01/22/13 - La Alborada (Washington, DC) - Editorial: The fiber optic cable will not change Cuba's Internet overnight
The media is abuzz with the news that the fiber optic cable that runs from Venezuela under the Caribbean Sea to Cuba is now in use. The typical report indicates that it is being used for downloading only, not uploading data. Implicitly or explicitly, the reports make it appear that whether a different use is made depends only the government's disposition to turn a switch on or off. That is nowhere near reality.
Most Internet users in the US depend on DSL connections. These come into a home or apartment through little boxes, modems, which connect to existing phone lines or to wire cables that can provide telephone and TV service as well as Internet. Those wires and cables are made of copper. Connecting them to computing equipment is not much of a challenge.
Fiber optic cable is quite different: it's a very thin strand of material that transmits light, not electrons. Despite its small diameter, fiber optic cable carries much more data, much faster. However, it requires special amplification along the way, and special connectors. There are over 80 styles of connectors and about a dozen ways to install them, and none of these methods are as simple as traditional connect-the-wires procedures.
Fiber optic cable has been installed in the cities of developed countries through a maze of underground conduits. The cabling runs to nodes in neighborhoods or areas from which the signals are converted to copper wiring, which is then brought into homes. As installations develop, it has become possible also to run the fiber optic cable directly to the end user's home, which requires the use of a special receiver and finally a connection to a computer. That is not yet the standard.
DSL can handle Megabits per second; fiber optic cable can provide bandwidth in Gigabits. Most Internet users in Cuba, however, are not even at the level of DSL. They use the old (by US standards) dial-up 59k (kilobits) modems.

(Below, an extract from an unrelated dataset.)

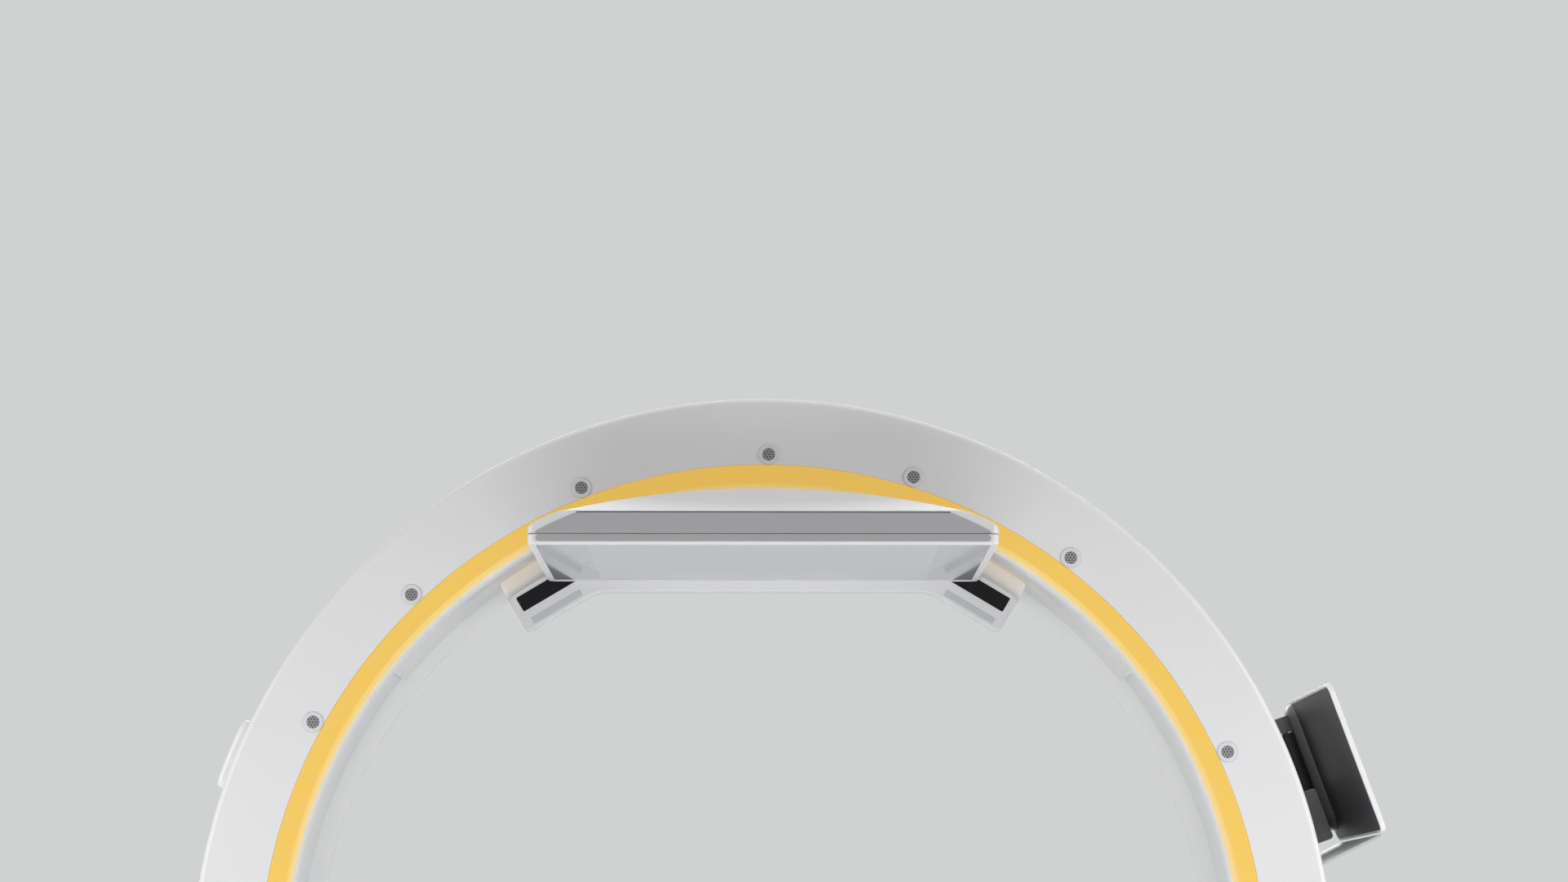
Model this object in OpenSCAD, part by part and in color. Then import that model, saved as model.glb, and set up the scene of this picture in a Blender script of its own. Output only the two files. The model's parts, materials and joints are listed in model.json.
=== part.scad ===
// Mobile ring scanner: a wheeled base with two side columns carries a tilting ring gantry.
// Inside the ring turn a detector and an X-ray source, each on its own rotor.
// Origin on the floor under the middle of the ring. X runs right, Y runs away from the
// front of the ring, Z up. The ring's own places are given as radius, angle (anticlockwise
// from the right, seen from the front) and depth behind the front face.

/* [Ring] */
// Inside diameter of the ring at its front and rear lips
bore_d = 1210; // [1200:2:1216]
// Radial thickness of the ring from lip to rim
ring_section = 121; // [118:1:126]
// Depth of the ring along its axis
ring_depth = 360; // [352:2:372]
// Clearance between the ring and the base's deck
deck_gap = 44; // [44:2:90]
// Rounding of the rim's two outer edges
rim_f = 8; // [6:0.5:10]
// Wall of the ring's covers
cover_t = 4; // [3:0.5:5]
// Width of the coloured band round the bore
band_w = 22; // [18:1:24]
// Thickness of the coloured band
band_t = 3; // [2:0.5:4]
// Rounding of the coloured band into the bore
band_f = 8; // [6:0.5:8]
// Step from the lips out to the channel that the rotors run in
lip_h = 19; // [17:1:20]
// Depth of the front lip
lip_len = 40; // [34:1:44]
// Radius of the concave curve of the rear lip
flare_r = 92; // [80:1:100]
// Radius of the rear lip's rounded edge
bead_r = 8; // [6:0.5:9]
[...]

"Turning on" the fiber optic cable along the length of the island, if it is already laid out this way, does absolutely nothing for Internet users in Cuba unless the cable can be first distributed at least to nodes established throughout each city, and then connected by copper to existing equipment in particular homes. An alternative is to rig wi-fi broadcasting equipment throughout the country, but then all computers would have to be wi-fi ready. The Isle of Youth represents a different challenge, as it would need yet another underwater cable to connect it to the main island.
How expensive would these options be? Is the state to subsidize the costs? How realistic is the prospect of importing the equipment needed when so much of the hardware and software involved is likely to be prohibited to Cuba by the blockade?
It is incorrect, even deceitful, to promote the idea that Cuba is now able to simply decide to allow computer users to use the fiber optic signal, as if it were a matter of providing an access code. Widespread access to the fiber optic signal will require widespread upgrading of the existing public conduits and end-user equipment.
At the same time, Cuba still faces the rebuilding of houses affected by hurricanes, and a shortage of living units overall. New economic measures are intended to raise production and eventually incomes, thus facilitating the purchase of the needed upgrades, but, in the meantime, Internet on fiber optic cable is not a real option for all users.
The transition to higher speeds and broader bandwidth will continue, of course, but it won't be instantaneous. The fiber optic signal may well be directed first to hospitals, schools, tourist facilities, and similar public institutions.
None of this is likely to be explained in mass media reports concerning the fiber optic cable now connected to Cuba.